Material for this task:

◇ ◇ ◇ ◇

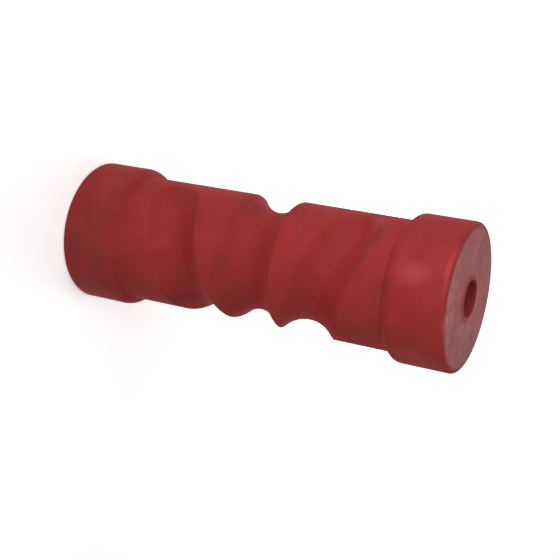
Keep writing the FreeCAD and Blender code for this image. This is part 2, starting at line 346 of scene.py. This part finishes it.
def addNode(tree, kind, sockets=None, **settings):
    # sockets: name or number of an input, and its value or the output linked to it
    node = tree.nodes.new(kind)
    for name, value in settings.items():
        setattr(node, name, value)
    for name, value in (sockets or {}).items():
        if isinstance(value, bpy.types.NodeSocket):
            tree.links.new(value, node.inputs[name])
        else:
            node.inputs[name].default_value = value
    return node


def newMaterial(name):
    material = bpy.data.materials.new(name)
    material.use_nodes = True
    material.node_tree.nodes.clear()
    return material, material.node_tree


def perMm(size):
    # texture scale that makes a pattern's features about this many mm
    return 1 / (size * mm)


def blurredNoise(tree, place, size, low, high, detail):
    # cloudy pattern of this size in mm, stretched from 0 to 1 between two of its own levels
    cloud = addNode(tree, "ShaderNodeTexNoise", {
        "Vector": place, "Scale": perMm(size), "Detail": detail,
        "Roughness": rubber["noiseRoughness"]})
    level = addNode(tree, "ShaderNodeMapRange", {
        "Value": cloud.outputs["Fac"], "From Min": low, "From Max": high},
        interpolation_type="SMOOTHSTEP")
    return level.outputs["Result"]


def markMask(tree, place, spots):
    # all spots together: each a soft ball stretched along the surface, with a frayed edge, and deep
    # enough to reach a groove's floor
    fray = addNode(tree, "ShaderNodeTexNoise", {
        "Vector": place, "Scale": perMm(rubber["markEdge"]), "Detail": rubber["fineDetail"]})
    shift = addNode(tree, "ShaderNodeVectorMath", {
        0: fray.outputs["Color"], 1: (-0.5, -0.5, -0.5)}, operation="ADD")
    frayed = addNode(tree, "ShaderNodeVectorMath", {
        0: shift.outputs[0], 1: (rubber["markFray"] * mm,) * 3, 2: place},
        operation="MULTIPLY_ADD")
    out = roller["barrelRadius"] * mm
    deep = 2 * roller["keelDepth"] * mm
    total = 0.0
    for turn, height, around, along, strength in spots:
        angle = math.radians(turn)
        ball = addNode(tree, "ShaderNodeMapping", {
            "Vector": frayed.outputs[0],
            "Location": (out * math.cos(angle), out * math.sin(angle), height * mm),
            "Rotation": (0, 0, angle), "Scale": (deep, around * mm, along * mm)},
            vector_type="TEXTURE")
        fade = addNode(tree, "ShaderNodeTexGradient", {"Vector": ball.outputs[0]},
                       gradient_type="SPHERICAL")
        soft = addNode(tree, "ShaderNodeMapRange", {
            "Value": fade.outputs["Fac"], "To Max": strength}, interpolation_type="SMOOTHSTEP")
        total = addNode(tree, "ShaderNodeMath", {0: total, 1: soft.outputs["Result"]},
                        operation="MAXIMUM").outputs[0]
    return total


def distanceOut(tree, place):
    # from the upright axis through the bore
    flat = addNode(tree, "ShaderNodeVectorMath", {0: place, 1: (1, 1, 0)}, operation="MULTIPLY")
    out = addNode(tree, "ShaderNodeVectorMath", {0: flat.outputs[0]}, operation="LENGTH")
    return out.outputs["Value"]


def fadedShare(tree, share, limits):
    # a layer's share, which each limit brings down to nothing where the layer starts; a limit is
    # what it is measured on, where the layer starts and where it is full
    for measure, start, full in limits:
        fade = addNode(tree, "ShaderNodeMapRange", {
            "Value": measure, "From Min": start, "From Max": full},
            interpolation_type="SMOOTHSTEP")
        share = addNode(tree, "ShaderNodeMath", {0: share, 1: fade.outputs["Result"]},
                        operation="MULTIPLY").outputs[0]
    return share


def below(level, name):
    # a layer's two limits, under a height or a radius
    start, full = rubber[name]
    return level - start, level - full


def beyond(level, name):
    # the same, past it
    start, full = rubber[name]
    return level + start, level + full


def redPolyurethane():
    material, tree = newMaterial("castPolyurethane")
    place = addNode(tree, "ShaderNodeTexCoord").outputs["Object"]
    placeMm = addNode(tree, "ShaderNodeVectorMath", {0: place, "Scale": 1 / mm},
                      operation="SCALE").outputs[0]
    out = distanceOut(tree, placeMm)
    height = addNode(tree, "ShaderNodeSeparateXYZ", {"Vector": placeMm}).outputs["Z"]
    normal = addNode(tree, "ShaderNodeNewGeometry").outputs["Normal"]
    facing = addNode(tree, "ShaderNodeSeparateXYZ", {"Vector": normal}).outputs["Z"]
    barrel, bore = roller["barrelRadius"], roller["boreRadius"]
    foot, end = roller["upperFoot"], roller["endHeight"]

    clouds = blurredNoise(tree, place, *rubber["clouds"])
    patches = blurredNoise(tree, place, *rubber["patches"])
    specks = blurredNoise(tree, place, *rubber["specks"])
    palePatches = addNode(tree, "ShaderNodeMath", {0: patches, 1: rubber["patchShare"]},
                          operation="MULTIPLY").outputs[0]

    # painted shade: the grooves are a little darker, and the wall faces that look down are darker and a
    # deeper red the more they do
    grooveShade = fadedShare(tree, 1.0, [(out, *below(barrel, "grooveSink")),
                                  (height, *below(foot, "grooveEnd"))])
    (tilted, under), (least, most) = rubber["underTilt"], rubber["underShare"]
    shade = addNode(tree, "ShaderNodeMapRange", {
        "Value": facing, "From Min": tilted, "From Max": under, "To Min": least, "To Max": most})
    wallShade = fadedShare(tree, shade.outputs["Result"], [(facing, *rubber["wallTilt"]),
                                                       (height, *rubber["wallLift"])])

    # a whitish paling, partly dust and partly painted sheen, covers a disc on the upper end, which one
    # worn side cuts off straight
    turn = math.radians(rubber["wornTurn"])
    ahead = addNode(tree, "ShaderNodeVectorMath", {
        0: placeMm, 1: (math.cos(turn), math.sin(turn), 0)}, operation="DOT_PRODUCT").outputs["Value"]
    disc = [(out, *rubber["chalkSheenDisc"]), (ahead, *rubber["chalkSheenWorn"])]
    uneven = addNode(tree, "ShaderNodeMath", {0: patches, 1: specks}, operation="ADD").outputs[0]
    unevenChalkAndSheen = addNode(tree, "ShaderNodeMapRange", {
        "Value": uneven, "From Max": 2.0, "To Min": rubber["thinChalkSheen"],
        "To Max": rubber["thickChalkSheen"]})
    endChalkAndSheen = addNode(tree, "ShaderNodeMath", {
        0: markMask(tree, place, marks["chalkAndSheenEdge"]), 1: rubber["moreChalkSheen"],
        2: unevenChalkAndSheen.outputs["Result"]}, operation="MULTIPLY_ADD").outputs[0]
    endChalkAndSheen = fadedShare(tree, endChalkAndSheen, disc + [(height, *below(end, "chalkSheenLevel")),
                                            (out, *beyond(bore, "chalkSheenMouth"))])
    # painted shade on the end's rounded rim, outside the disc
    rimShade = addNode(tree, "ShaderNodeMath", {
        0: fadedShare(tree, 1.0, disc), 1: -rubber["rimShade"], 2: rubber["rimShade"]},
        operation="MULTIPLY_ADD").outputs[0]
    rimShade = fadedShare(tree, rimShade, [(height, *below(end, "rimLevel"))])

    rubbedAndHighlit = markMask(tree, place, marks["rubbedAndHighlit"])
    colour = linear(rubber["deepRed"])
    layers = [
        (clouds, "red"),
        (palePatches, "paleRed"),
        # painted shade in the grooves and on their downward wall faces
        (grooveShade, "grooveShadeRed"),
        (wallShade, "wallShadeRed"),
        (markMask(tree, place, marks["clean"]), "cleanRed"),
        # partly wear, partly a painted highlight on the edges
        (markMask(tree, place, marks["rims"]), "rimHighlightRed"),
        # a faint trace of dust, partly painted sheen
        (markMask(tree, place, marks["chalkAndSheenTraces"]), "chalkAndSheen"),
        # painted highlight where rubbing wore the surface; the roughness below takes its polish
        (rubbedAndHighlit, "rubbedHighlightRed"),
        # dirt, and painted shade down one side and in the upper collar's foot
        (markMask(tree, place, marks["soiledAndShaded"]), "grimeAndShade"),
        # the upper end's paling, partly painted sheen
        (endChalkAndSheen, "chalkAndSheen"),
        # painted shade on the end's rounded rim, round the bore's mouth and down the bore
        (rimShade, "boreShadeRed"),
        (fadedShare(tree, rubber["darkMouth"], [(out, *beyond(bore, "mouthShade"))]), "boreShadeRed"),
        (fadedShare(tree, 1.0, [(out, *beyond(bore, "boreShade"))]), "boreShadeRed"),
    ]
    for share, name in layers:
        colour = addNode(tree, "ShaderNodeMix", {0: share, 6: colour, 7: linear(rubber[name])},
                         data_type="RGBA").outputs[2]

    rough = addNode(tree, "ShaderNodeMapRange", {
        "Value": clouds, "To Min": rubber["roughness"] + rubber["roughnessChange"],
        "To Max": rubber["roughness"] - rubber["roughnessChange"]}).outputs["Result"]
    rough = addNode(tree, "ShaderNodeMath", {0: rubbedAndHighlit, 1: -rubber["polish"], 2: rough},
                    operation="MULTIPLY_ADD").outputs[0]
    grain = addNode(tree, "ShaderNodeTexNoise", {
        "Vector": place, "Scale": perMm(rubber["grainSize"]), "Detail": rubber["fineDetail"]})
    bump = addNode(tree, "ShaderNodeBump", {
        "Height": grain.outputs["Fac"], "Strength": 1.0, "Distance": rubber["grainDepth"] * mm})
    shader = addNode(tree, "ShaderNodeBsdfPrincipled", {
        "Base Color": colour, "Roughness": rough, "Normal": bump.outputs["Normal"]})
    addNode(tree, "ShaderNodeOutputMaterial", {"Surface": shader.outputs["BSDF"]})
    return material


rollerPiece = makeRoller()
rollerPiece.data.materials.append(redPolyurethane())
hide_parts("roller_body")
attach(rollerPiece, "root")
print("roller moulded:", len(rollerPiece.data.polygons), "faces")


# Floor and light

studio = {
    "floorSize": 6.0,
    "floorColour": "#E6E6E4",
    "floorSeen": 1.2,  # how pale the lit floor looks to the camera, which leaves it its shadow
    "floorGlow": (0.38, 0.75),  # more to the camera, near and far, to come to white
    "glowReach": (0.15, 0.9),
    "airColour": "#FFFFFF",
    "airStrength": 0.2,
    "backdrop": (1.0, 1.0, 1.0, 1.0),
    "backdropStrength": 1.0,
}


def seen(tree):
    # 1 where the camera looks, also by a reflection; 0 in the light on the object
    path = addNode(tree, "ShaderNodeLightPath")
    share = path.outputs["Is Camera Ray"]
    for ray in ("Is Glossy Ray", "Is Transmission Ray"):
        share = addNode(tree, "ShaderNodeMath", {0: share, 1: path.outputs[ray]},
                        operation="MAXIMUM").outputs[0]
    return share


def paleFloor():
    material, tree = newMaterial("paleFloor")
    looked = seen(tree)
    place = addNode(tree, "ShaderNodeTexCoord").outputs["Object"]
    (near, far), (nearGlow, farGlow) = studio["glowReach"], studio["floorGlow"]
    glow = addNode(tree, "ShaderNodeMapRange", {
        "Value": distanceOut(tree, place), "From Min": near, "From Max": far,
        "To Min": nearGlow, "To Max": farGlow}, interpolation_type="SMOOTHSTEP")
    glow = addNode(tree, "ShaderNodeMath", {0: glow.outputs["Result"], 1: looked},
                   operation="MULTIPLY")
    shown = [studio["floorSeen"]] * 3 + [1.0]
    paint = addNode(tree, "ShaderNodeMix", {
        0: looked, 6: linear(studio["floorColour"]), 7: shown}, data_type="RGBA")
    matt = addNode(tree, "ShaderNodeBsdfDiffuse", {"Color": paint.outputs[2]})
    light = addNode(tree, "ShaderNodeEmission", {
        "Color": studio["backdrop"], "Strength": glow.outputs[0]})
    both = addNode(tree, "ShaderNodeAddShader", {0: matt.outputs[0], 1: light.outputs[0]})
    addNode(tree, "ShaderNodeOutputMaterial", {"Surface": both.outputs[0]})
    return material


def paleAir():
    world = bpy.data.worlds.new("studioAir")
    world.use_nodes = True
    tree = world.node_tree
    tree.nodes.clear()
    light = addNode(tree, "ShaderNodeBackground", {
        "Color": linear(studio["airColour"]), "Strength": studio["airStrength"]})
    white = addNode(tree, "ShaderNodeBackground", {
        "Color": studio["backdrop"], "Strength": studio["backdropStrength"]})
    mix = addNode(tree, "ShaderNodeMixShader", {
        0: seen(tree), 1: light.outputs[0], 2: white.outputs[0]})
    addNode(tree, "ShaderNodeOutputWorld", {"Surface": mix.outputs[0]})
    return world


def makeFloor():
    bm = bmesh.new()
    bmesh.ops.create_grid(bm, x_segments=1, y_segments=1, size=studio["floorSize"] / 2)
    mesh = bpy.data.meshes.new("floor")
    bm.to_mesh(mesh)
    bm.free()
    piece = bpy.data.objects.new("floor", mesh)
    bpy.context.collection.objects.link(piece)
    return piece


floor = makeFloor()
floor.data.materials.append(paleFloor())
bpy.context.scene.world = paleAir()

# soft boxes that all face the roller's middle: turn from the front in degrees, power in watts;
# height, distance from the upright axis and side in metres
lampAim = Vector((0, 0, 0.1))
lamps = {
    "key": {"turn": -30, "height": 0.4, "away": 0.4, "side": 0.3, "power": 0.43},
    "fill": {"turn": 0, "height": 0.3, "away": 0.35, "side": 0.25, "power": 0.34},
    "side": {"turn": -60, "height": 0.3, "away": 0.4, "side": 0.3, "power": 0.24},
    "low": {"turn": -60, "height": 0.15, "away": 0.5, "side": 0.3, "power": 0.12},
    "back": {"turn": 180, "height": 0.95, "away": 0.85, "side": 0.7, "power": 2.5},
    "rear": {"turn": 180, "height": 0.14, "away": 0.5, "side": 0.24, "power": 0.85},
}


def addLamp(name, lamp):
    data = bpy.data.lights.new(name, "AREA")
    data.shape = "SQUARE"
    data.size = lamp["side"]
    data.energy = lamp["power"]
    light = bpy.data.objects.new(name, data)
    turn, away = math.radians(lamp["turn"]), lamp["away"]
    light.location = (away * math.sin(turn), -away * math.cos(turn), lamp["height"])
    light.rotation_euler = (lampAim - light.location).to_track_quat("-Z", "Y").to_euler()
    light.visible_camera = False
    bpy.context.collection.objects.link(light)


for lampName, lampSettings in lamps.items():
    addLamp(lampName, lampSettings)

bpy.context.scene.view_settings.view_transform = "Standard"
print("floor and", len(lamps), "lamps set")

◇ ◇ ◇ ◇

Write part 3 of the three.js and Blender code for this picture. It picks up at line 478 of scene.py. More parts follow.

◇ ◇ ◇ ◇

What is being asked:
Only a number is wanted: how many lines of the material above hold "code"?

Solution to this task:
2